From the Introduction:
“Cornwall is one the great emigration regions of Europe. First and foremost a maritime land, with links to a greater world beyond these islands stretching back even into prehistoric times, Cornwall has experienced at least two great waves of emigration in its long history. The first is shrouded in mystery, that still unexplained Dark Age exodus from south-western Britain which – somewhere between the 4th and 6th centuries AD – took hundreds, possibly thousands of settlers to the Armorican peninsula, present-day Brittany. Although its origins are obscure, the result of this emigration are everywhere apparent – not only in the common placenames and saints’ dedications that are evidence of the long historical entwinement of Cornwall and Brittany but in the expressions of present-day pan-Celtic sentiment which range from the twinning of Cornish and Breton towns to the formal regional accord between Cornwall County Council and the Département of Finistère.
“The second wave of mass Cornish emigration, that wholesale scattering of the so-called Cousin Jacks and Jennies known to modern scholars as the ‘Great Emigration’, is a far more recent phenomenon – running for little more than a century from 1815 until the First World War and after – but it has been truly global in its impact and may have consequences which even now are not fully played-out, let alone fully understood. Cornish historians have long recognised the international significance of the Great Emigration. A.L. Rowse considered that ‘the story of the Cornish emigration is the biggest and most significant of Cornish Themes’, a claim that he put to the test in The Cornish in America, published in 1969. A.C. Todd and John Rowe – those two other founding fathers of Cornish emigration history – also helped to pioneer the study of the Cornish abroad, pointing the way for alter writers who would take the story beyond the United States and Mexico to encompass Australia, South Africa, South America and elsewhere. Yet it is only very recently that we have been able to construct an overview of the Great Emigration in its entirety, to pull together the numerous strands of an extraordinarily complex and intriguing phenomenon. The result is this present volume: The Cornish Overseas.”
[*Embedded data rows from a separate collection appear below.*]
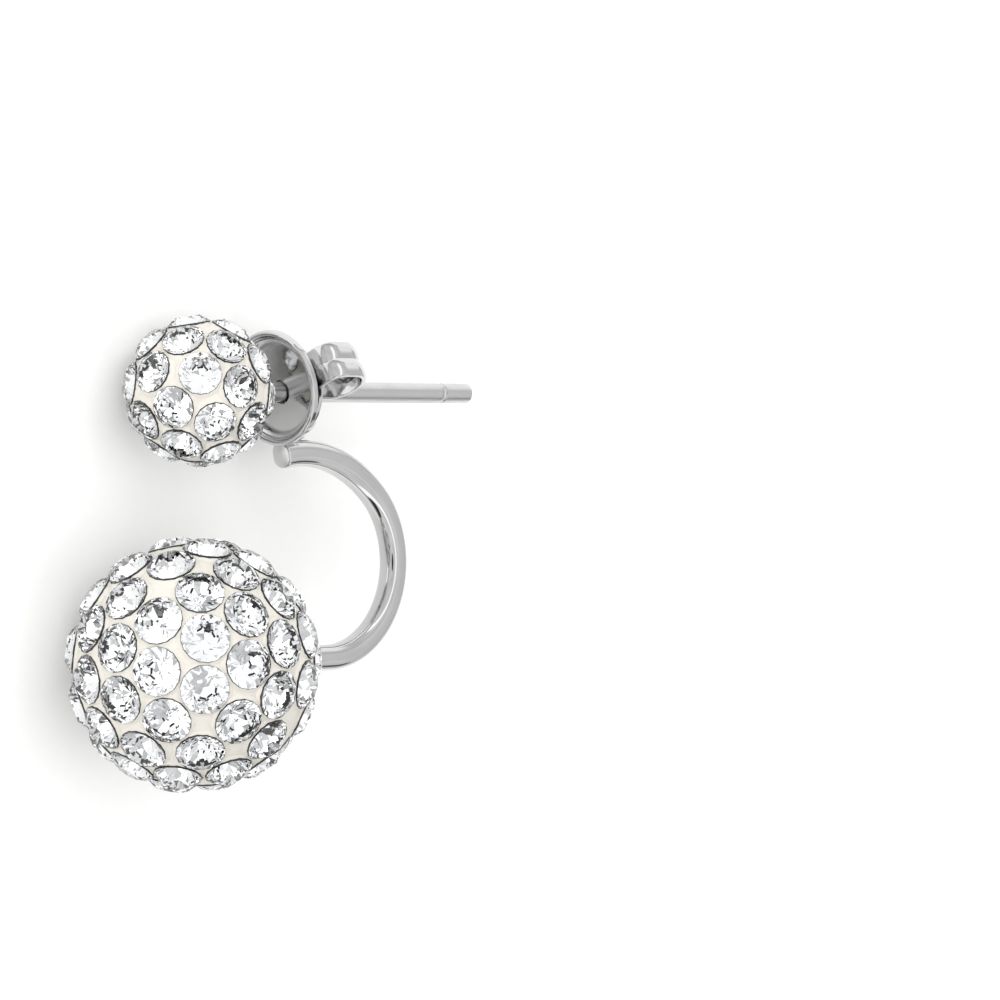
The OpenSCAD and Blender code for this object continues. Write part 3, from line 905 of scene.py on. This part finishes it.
class EARRING_OT_stage(Operator):
    """Lays the floor, lights it softly and puts the camera where the photograph's stood"""
    bl_idname = "earring.stage"
    bl_label = "Studio"

    def execute(self, context):
        scene = context.scene
        stage, finish = scene.earring_stage, scene.earring_finish
        bm = bmesh.new()
        bmesh.ops.create_grid(bm, x_segments=12, y_segments=12, size=stage.floor_w / 2)
        mesh = bpy.data.meshes.new("floor")
        bm.to_mesh(mesh)
        bm.free()
        floor = add_object("floor", mesh)
        mesh.materials.append(material_named("studio_board", studio_board, finish))

        for name, away, size, share in SOFTBOXES:
            self.softbox(name, Vector(away), size, share * stage.lamps)
        self.surround(scene, stage)
        self.camera(scene, stage)
        scene.view_settings.view_transform = "Standard"
        return {"FINISHED"}

    def softbox(self, name, away, size, power):
        light = bpy.data.lights.new(name, "AREA")
        light.shape = "RECTANGLE"
        light.size, light.size_y = size
        light.energy = power
        holder = add_object(name, light)
        holder.location = LAID @ EARRING_AT + away
        # Only the crystals mirror the lamps: the silver shows the tent's softer greys.
        holder.visible_glossy = False
        holder.rotation_mode = "QUATERNION"
        holder.rotation_quaternion = (-away).to_track_quat("-Z", "Y")

    def surround(self, scene, stage):
        """A white tent, darker low down, with a bright strip overhead and cards on its wall."""
        world = bpy.data.worlds.new("tent")
        scene.world = world
        world.use_nodes = True
        tree = world.node_tree
        tree.nodes.clear()
        way = add_node(tree, "ShaderNodeTexCoord").outputs["Generated"]
        axes = add_node(tree, "ShaderNodeSeparateXYZ", {"Vector": way}).outputs
        tent = add_node(tree, "ShaderNodeValToRGB", {"Fac": axes["Z"]})
        ramp = tent.color_ramp
        while len(ramp.elements) < len(TENT):
            ramp.elements.new(0.5)
        for element, (at, grey) in zip(ramp.elements, TENT):
            element.position = at
            element.color = (grey, grey, grey, 1)
        cloth = add_node(tree, "ShaderNodeTexNoise", {"Vector": way, "Scale": 3.0, "Detail": 2.0})
        uneven = add_node(tree, "ShaderNodeMapRange", {
            "Value": cloth.outputs["Fac"], "From Min": 0.3, "From Max": 0.7,
            "To Min": CLOTH[0], "To Max": CLOTH[1]})
        shade = add_node(tree, "ShaderNodeVectorMath", {
            0: tent.outputs["Color"], "Scale": uneven.outputs[0]}, operation="SCALE").outputs[0]
        for card, near, far, grey in CARDS:
            dot = add_node(tree, "ShaderNodeVectorMath", {
                0: way, 1: Vector(card).normalized()}, operation="DOT_PRODUCT")
            inside = add_node(tree, "ShaderNodeMapRange", {
                "Value": dot.outputs["Value"], "From Min": near, "From Max": far})
            shade = add_node(tree, "ShaderNodeMixRGB", {
                "Fac": inside.outputs[0], "Color1": shade,
                "Color2": (grey, grey, grey, 1)}).outputs[0]
        across = add_node(tree, "ShaderNodeMath", {0: axes["X"]}, operation="ABSOLUTE")
        strip = add_node(tree, "ShaderNodeMapRange", {
            "Value": across.outputs[0], "From Min": STRIP_WIDTH[0], "From Max": STRIP_WIDTH[1]})
        raised = add_node(tree, "ShaderNodeMapRange", {
            "Value": axes["Z"], "From Min": STRIP_HEIGHT[0], "From Max": STRIP_HEIGHT[1]})
        both = add_node(tree, "ShaderNodeMath", {
            0: strip.outputs[0], 1: raised.outputs[0]}, operation="MULTIPLY")
        shade = add_node(tree, "ShaderNodeMixRGB", {
            "Fac": both.outputs[0], "Color1": shade,
            "Color2": (STRIP_GREY, STRIP_GREY, STRIP_GREY, 1)}).outputs[0]
        direct = add_node(tree, "ShaderNodeLightPath").outputs["Is Camera Ray"]
        shade = add_node(tree, "ShaderNodeMixRGB", {
            "Fac": direct, "Color1": shade, "Color2": (1, 1, 1, 1)}).outputs[0]
        glow = add_node(tree, "ShaderNodeBackground", {"Color": shade, "Strength": stage.sky})
        add_node(tree, "ShaderNodeOutputWorld", {"Surface": glow.outputs[0]})

    def camera(self, scene, stage):
        """Halfway between the small ball's front and side, level with the worn earring."""
        turn = LAID.to_3x3().normalized()
        back = turn @ Vector((-1, -1, 0)).normalized()
        up = turn @ Vector((0, 0, 1))
        right = up.cross(back)
        ball = LAID @ SMALL_AT
        aim = ball + right * ((PICTURE / 2 - stage.ball_right) / stage.scale * MM) \
            - up * ((PICTURE / 2 - stage.ball_down) / stage.scale * MM)
        data = bpy.data.cameras.new("camera")
        data.lens = stage.lens
        data.sensor_width = SENSOR
        distance = PICTURE / stage.scale * MM * stage.lens / SENSOR
        data.clip_start, data.clip_end = 0.01, 20
        camera = add_object("camera", data)
        camera.matrix_world = Matrix.Translation(aim + back * distance) \
            @ Matrix((right, up, back)).transposed().to_4x4()
        scene.camera = camera


class EARRING_PT_panel(Panel):
    """The earring's pieces, in the order they are made"""
    bl_idname = "EARRING_PT_panel"
    bl_label = "Ear Jacket Earring"
    bl_space_type = "VIEW_3D"
    bl_region_type = "UI"
    bl_category = "Earring"

    def draw(self, context):
        layout = self.layout
        for operator in OPERATORS:
            layout.operator(operator.bl_idname)
        for name in GROUPS:
            box = layout.box()
            group = getattr(context.scene, name)
            for key in group.bl_rna.properties.keys():
                if key not in ("rna_type", "name"):
                    box.prop(group, key)


GROUPS = {
    "earring_balls": EarringBalls,
    "earring_jacket": EarringJacket,
    "earring_post_nut": EarringPostNut,
    "earring_finish": EarringFinish,
    "earring_stage": EarringStage,
}
OPERATORS = (EARRING_OT_stones, EARRING_OT_clay, EARRING_OT_jacket, EARRING_OT_post,
             EARRING_OT_nut, EARRING_OT_stage)


def register():
    for group in GROUPS.values():
        bpy.utils.register_class(group)
    for operator in OPERATORS:
        bpy.utils.register_class(operator)
    bpy.utils.register_class(EARRING_PT_panel)
    for name, group in GROUPS.items():
        setattr(bpy.types.Scene, name, PointerProperty(type=group))


def unregister():
    for name in GROUPS:
        delattr(bpy.types.Scene, name)
    bpy.utils.unregister_class(EARRING_PT_panel)
    for operator in reversed(OPERATORS):
        bpy.utils.unregister_class(operator)
    for group in reversed(list(GROUPS.values())):
        bpy.utils.unregister_class(group)


def main():
    register()
    bpy.ops.earring.stones()
    bpy.ops.earring.clay()
    bpy.ops.earring.jacket()
    bpy.ops.earring.post()
    bpy.ops.earring.nut()
    bpy.ops.earring.stage()
    bpy.context.view_layer.update()


if __name__ == "__main__":
    main()
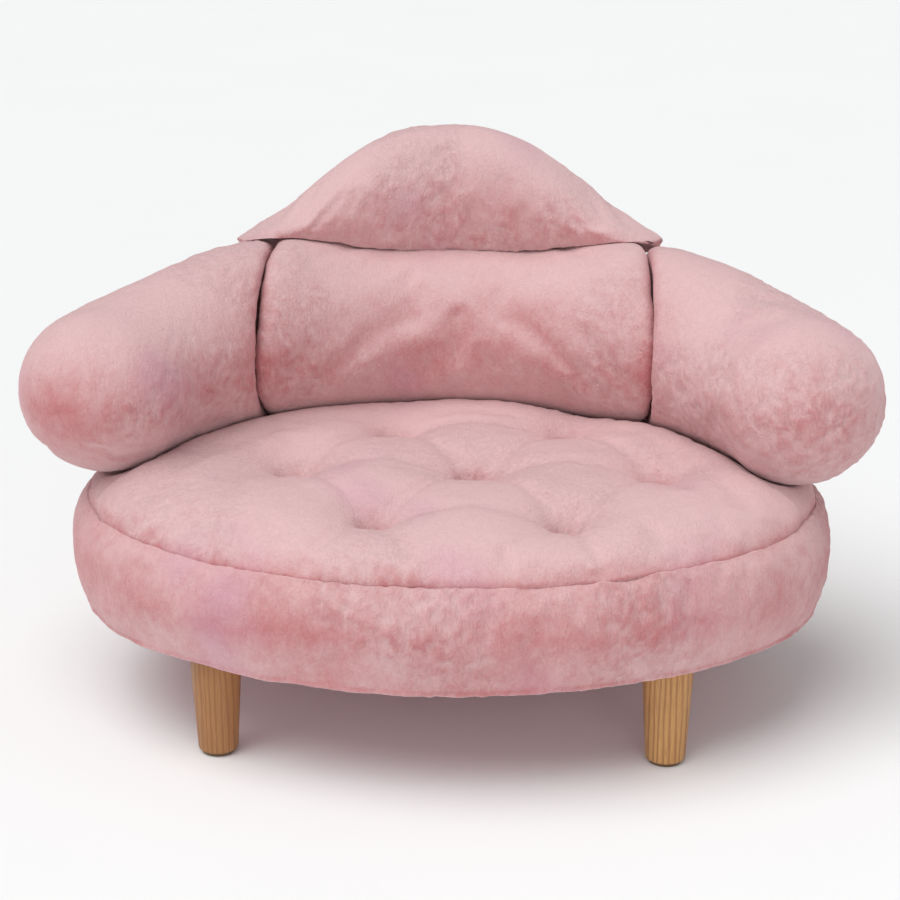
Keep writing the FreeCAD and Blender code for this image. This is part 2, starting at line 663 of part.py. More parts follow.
FOAM_TOP = f"({SEAT_TOP} - wadding_depth)"
ties = [cylinder(f"TieVoid{index}", "tie_radius + tie_hole_gap", BOARD_TOP, SEAT_TOP, x, y)
        for index, (x, y) in enumerate(TUFTS)]
soft_voids = joined("SeatVoids", [frame_void] + ties)
node(cut("FoamCore", oval_slab("FoamBlank", "foam_inset", BOARD_TOP, FOAM_TOP), soft_voids), "seat_foam_core")
foam_void = oval_slab("FoamVoid", "foam_inset - soft_gap", BOARD_TOP, f"{FOAM_TOP} + soft_gap")
board_void = oval_slab("BoardVoid", "board_inset - wood_gap", "seat_bottom", f"{BOARD_TOP}")
wadding_voids = joined("WaddingVoids", [foam_void, board_void, soft_voids]
                       + [cylinder(f"LegVoid_{name}", LEG_HOLE, "seat_bottom", BOARD_BOTTOM, x, y)
                          for name, (x, y) in LEGS.items()])
node(cut("Wadding", filling, wadding_voids), "seat_wadding")

TIE_TOP = f"({SEAT_TOP} - tuft_depth - fabric - soft_gap)"
WASHER_BOTTOM = f"({BOARD_BOTTOM} - tie_washer_thickness)"
node(group("TuftTies", [cylinder(f"Tie{index}", "tie_radius", WASHER_BOTTOM, TIE_TOP, x, y)
                        for index, (x, y) in enumerate(TUFTS)]), "tuft_ties")
node(group("TieWashers", [turned(f"TieWasher{index}", [("tie_radius + fit_gap", WASHER_BOTTOM),
                                                       ("tie_washer_radius", WASHER_BOTTOM),
                                                       ("tie_washer_radius", BOARD_BOTTOM),
                                                       ("tie_radius + fit_gap", BOARD_BOTTOM)], x, y)[0]
                          for index, (x, y) in enumerate(TUFTS)]), "tuft_washers")

# ---- bolster ----

INNER_RADIUS = "roll_radius - fabric"
FILL_RADIUS = "roll_radius - fabric - soft_gap"
for label, side in (("arm_{}_left", "left"), ("arm_{}_right", "right"), ("back_band_{}", "middle")):
    shell = cut(f"RollShell_{side}", roll_stretch(f"RollOuter_{side}", "roll_radius", side),
                roll_stretch(f"RollInner_{side}", INNER_RADIUS, side))
    node(cut(f"RollCover_{side}", shell, frame_void), label.format("cover"))
    blank = roll_stretch(f"RollFillBlank_{side}", FILL_RADIUS, side)
    node(cut(f"RollFill_{side}", blank, frame_void), label.format("fill"))

# ---- raised back ----

roll_void = whole_roll("RollVoid", "roll_radius + soft_gap")
node(cut("HumpCover", hump("HumpSkin", "0", "fabric"), roll_void), "hump_cover")
hump_voids = joined("HumpVoids", [roll_void, frame_void])
node(cut("HumpFill", hump("HumpFillBlank", "fabric + soft_gap"), hump_voids), "hump_fill")

# ---- zip ----

ROW_TOP = f"({ROW_BOTTOM} + zip_row_height)"
ROW_OUTER = "(zip_row_inner + zip_row_width)"
TAPE_BOTTOM = f"({ROW_TOP} - tape_thickness)"


def both_sides(name, x, inner, outer, z):
    """A pair of strips, one each side of the zip's middle line."""
    return [box(name + "Front", x, (f"{LEG_REACH} - {outer}", f"{LEG_REACH} - {inner}"), z),
            box(name + "Back", x, (f"{LEG_REACH} + {inner}", f"{LEG_REACH} + {outer}"), z)]


node(group("ZipTapes", both_sides("Tape", (f"-{ZIP_HALF} - tape_overrun", f"{ZIP_HALF} + tape_overrun"),
                                  ROW_OUTER, f"({ROW_OUTER} + tape_width)", (TAPE_BOTTOM, ROW_TOP))),
     "zip_tapes")
node(group("ZipRows", both_sides("Row", (f"-{ZIP_HALF}", ZIP_HALF), "zip_row_inner", ROW_OUTER,
                                 (ROW_BOTTOM, ROW_TOP))), "zip_teeth")
stop_y = (f"{LEG_REACH} - {ROW_OUTER}", f"{LEG_REACH} + {ROW_OUTER}")
left_stop = box("StopLeft", (f"-{ZIP_HALF} - stop_length", f"-{ZIP_HALF}"), stop_y, (ROW_BOTTOM, ROW_TOP))
right_stop = box("StopRight", (ZIP_HALF, f"{ZIP_HALF} + stop_length"), stop_y, (ROW_BOTTOM, ROW_TOP))
node(group("ZipStops", [left_stop, right_stop]), "zip_stops")

slider_x = (f"{SLIDER_REST} - slider_half_length", f"{SLIDER_REST} + slider_half_length")
slider_y = (f"{LEG_REACH} - slider_half_width", f"{LEG_REACH} + slider_half_width")
PLATE_TOP = f"({ROW_BOTTOM} - soft_gap)"
PLATE_BOTTOM = f"({ROW_BOTTOM} - soft_gap - slider_plate)"
ring_y = (f"{LEG_REACH} - pull_ring_thickness / 2", f"{LEG_REACH} + pull_ring_thickness / 2")
ring = cross_pin("SliderRing", "pull_ring_radius", "pull_ring_thickness / 2", SLIDER_REST, LEG_REACH,
                 PULL_AXIS)
slider_blank = joined("SliderBlank", [
    box("SliderLower", slider_x, slider_y, (PLATE_BOTTOM, PLATE_TOP)),
    box("SliderUpper", slider_x, slider_y, (f"{ROW_TOP} + soft_gap", f"{ROW_TOP} + soft_gap + slider_plate")),
    box("SliderRib", slider_x, (f"{LEG_REACH} - slider_rib / 2", f"{LEG_REACH} + slider_rib / 2"),
        (PLATE_BOTTOM, f"{ROW_TOP} + soft_gap + slider_plate")),
    box("SliderNeck", (f"{SLIDER_REST} - pull_ring_radius", f"{SLIDER_REST} + pull_ring_radius"),
        ring_y, (PULL_AXIS, PLATE_TOP)),
    ring])
slider_eye = cross_pin("SliderEye", "pull_pin_radius + fit_gap", "pull_ring_thickness", SLIDER_REST,
                       LEG_REACH, PULL_AXIS)
node(cut("ZipSlider", slider_blank, slider_eye), "zip_slider")

ARM_INNER = "(pull_ring_thickness / 2 + soft_gap)"
ARM_OUTER = "(pull_ring_thickness / 2 + soft_gap + pull_arm_width)"
pull_x = (f"{SLIDER_REST} - pull_thickness / 2", f"{SLIDER_REST} + pull_thickness / 2")
arm_z = (f"{PULL_AXIS} - pull_arm_length", PULL_AXIS)
node(joined("ZipPull", both_sides("PullArm", pull_x, ARM_INNER, ARM_OUTER, arm_z) + [
    cross_pin("PullPin", "pull_pin_radius", ARM_OUTER, SLIDER_REST, LEG_REACH, PULL_AXIS),
    box("PullTab", pull_x, (f"{LEG_REACH} - pull_half_width", f"{LEG_REACH} + pull_half_width"),
        (f"{PULL_AXIS} - pull_arm_length - pull_length", f"{PULL_AXIS} - pull_arm_length"))]), "zip_pull")

# ---- checks and export ----

doc.recompute()
for item in doc.Objects:
    if {"Invalid", "Error"} & set(item.State):
        raise RuntimeError(f"{item.Label} failed: {item.State}")
for item in parts:
    if item.Shape.isNull() or not item.Shape.isValid() or not item.Shape.Solids:
        raise RuntimeError(f"{item.Label} has no valid solid")
os.makedirs("parts", exist_ok=True)
for item in parts:
    item.Shape.exportStep(f"parts/{item.Label}.step")
    extent = item.Shape.BoundBox
    print(f"{item.Label}: {len(item.Shape.Solids)} solids, volume {item.Shape.Volume / 1000:.1f} cm3,",
          f"x {extent.XMin:.1f} {extent.XMax:.1f}, y {extent.YMin:.1f} {extent.YMax:.1f},",
          f"z {extent.ZMin:.1f} {extent.ZMax:.1f}")
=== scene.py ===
import json
import math

import bmesh
import bpy
import numpy as np
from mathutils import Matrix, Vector


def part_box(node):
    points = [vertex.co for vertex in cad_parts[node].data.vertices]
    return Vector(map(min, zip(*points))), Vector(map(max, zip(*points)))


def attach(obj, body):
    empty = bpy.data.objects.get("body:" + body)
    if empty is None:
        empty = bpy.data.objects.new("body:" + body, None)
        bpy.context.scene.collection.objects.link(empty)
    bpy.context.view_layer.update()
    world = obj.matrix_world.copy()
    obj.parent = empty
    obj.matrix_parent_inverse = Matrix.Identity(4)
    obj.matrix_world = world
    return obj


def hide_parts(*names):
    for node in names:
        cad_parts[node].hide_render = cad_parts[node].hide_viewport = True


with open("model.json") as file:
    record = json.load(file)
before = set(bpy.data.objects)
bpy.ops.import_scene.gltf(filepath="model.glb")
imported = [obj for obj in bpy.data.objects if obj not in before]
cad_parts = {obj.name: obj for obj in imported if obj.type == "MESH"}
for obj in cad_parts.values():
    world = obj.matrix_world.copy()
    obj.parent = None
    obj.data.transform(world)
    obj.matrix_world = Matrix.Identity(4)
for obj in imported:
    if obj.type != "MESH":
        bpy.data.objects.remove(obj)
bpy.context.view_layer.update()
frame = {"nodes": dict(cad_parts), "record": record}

# ---------------------------------------------------------------- places read from the frame

BAND_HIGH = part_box("seat_side_band")[1]
UNDER_LOW, UNDER_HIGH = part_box("underside_panel")
ARM_LOW, ARM_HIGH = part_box("arm_cover_right")
BACK_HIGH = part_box("back_band_cover")[1]
HUMP_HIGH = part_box("hump_cover")[1]

SEAT_A = BAND_HIGH[0]            # half width of the seat's oval
SEAT_B = BAND_HIGH[1]            # half depth
END_CENTRE = 0.111               # from the middle to the centre of each round end
SEAT_END = SEAT_A - END_CENTRE   # radius of the oval's round ends
SEAM_Z = BAND_HIGH[2]            # height of the seam round the top panel
UNDER_Z = UNDER_LOW[2]

PILE_ROOM = 0.0015               # left between the smooth shapes and the CAD solids for the pile
ROLL_R = (ARM_HIGH[2] - ARM_LOW[2]) / 2 - PILE_ROOM
ROLL_Z = (ARM_HIGH[2] + ARM_LOW[2]) / 2
END_X = ARM_HIGH[0] - ROLL_R - PILE_ROOM
END_Y = ARM_LOW[1] + ROLL_R + PILE_ROOM
BACK_Y = BACK_HIGH[1] - ROLL_R - PILE_ROOM
PATH_R = (END_X ** 2 + (BACK_Y - END_Y) ** 2) / (2 * (BACK_Y - END_Y))
PATH_Y = BACK_Y - PATH_R
END_ANGLE = math.atan2(END_X, END_Y - PATH_Y)
SEAM_X = (ARM_LOW[0] + BACK_HIGH[0]) / 2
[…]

Chapter One: A Culture of Mobility
Chapter Two: The Rage for Emigration
Chapter Three: Bonanzas and Bugbears - Latin America
Chapter Four: From Famine to Frontier - The Hungry Forties and the First American Mining Boom
Chapter Five: South Australia's Copper Kingdom
Chapter Six: Gold! The Californian Rush
Chapter Seven: Gold! The Victorian Rush
Chapter Eight: Crashed Copper, Tumbled Tin & 'The Largest Cornish Communities Beyond Land's End'
Chapter Nine: New Frontiers - Australia
Chapter Ten: New Frontiers - North America
Chapter Eleven: 'But a Suburb of Cornwall' - South Africa
Chapter Twelve: 'All Hail! Old Cornwall! May Thy Glory Last' - The End of an Era
Chapter Thirteen: An Enduring Identity? The Cornish in a Globalised World
Notes and References
“I made very frequent use of The Cornish Overseas while writing my last monograph. It is a fine piece of scholarship, deeply researched, carefully arranged and beautifully presented… There has been a rapid growth of interest in histories of migration, transnational histories, the history of skilled labour, expatriate British communities, and global history. Payton’s work lies at the intersection of all these and deserves a wide readership.” (Professor Andrew Thompson, Chair of History, University of Exeter)
“Payton is the ultimate collector of Cornish data…”
“Payton’s intimate knowledge of mining lore and technology make him an authoritative guide. He shows the comprehensive transmission of Cornish culture, folkways, language and mining methods to the South Australian tabula rasa in the 1840s.”
“Payton’s fine work…provides a professional, heavily documented narrative of the long exodus from Cornwall and he invests it with spirit and humour… The Cornish Overseas is a splendidly panoramic survey of the global Cornish, and an important addition to emigration and mining history.” (Professor Eric Richards, Emeritus Professor of History, Flinders University of South Australia)
Philip Payton is Emeritus Professor of Cornish & Australian Studies in the University of Exeter and Professor of History at Flinders University in Adelaide, Australia. He is a Fellow of the Royal Historical Society, Fellow of the Royal Society of Arts and the former Director of the Institute of Cornish Studies, University of Exeter. He edited Cornish Studies, published annually from 1993-2013, the only series of publications that seeks to investigate and understand the complex nature of Cornish identity, as well as to discuss its implications for society and governance in contemporary Cornwall.
Payton served in the Royal Navy for thirty years, a dozen as a regular and the remainder as a reservist, retiring in the rank of Commander. He was inter alia Senior Lecturer in the Department of History and International Affairs at the Royal Naval College, Greenwich, 1989-91. Recent books include A.L. Rowse and Cornwall: A Paradoxical Patriot (2005, paperback 2007), Making Moonta: The Invention of Australia’s Little Cornwall (2007), John Betjeman and Cornwall: ‘The Celebrated Cornish Nationalist’ (2010), Regional Australia and the Great War: 'The Boys from Old Kio' (2012) and The Maritime History of Cornwall (2014).